NEW YORK, Nov 19 (Reuters) - The former top officer of a bogus car building kit business was sentenced on Tuesday to 37 months in prison for scheming to cheat investors out of about $1.8 million in connection with a fraudulent private placement stock offering.

James Wyss, 57, of Amityville, New York, had pleaded guilty in April to his role in the scheme. Wyss had been chief executive officer of an entity called Sabre Holdings Inc., which was not associated with the travel reservation company with the same name.

Samir Maalouf, 31, of Howell, New Jersey, who acted as a middleman in recruiting salespeople to sell Sabre stock, pleaded guilty in March and was sentenced to 18 months in prison.
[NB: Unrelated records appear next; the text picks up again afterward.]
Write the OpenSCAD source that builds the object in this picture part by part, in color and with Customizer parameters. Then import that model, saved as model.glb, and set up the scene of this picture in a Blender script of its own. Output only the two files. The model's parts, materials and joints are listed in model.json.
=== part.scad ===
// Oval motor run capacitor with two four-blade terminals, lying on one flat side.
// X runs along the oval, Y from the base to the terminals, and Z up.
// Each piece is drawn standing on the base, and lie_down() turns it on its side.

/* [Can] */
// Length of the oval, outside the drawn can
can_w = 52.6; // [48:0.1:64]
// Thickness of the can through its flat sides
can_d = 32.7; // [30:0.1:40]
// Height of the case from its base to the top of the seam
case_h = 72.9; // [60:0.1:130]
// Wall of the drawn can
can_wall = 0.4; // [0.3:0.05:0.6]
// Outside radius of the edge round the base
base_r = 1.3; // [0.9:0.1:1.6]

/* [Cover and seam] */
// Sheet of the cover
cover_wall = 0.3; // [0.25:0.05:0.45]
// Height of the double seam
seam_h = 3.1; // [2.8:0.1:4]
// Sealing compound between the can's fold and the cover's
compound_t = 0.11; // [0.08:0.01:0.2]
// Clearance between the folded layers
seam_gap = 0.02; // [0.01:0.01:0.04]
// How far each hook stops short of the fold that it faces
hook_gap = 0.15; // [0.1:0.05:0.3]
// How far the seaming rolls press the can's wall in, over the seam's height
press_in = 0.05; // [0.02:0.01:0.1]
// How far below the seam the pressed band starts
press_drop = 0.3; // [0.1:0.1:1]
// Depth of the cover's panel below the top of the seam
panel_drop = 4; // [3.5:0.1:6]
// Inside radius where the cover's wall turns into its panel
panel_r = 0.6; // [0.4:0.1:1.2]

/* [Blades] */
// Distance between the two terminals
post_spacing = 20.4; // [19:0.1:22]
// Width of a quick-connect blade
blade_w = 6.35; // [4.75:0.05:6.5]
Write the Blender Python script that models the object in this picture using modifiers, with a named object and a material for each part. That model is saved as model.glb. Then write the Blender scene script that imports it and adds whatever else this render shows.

According to the charges and the guilty pleas, Maalouf and others introduced Wyss to a group of salespeople working out of a classic "boiler room" in Staten Island, New York in the late 1990s.

Wyss and Maalouf recruited the salespeople to sell Sabre stock to the public and then cheated U.S. investors out of about $1.8 million in connection with that unregistered private placement offering.

The two falsely represented that Sabre was in the business of building and selling certain sports cars and car-building kits and that large automotive companies had signed contracts with Sabre to purchase a large portion of the company for millions of dollars.

Wyss and his co-conspirators also falsely represented that Sabre was on the verge of completing an initial public offering of its shares, promising immediate returns to investors.

Instead, Wyss used hundreds of thousands of dollars of investors' money for himself and to pay secret commissions of up to 55 percent to those operating the boiler room.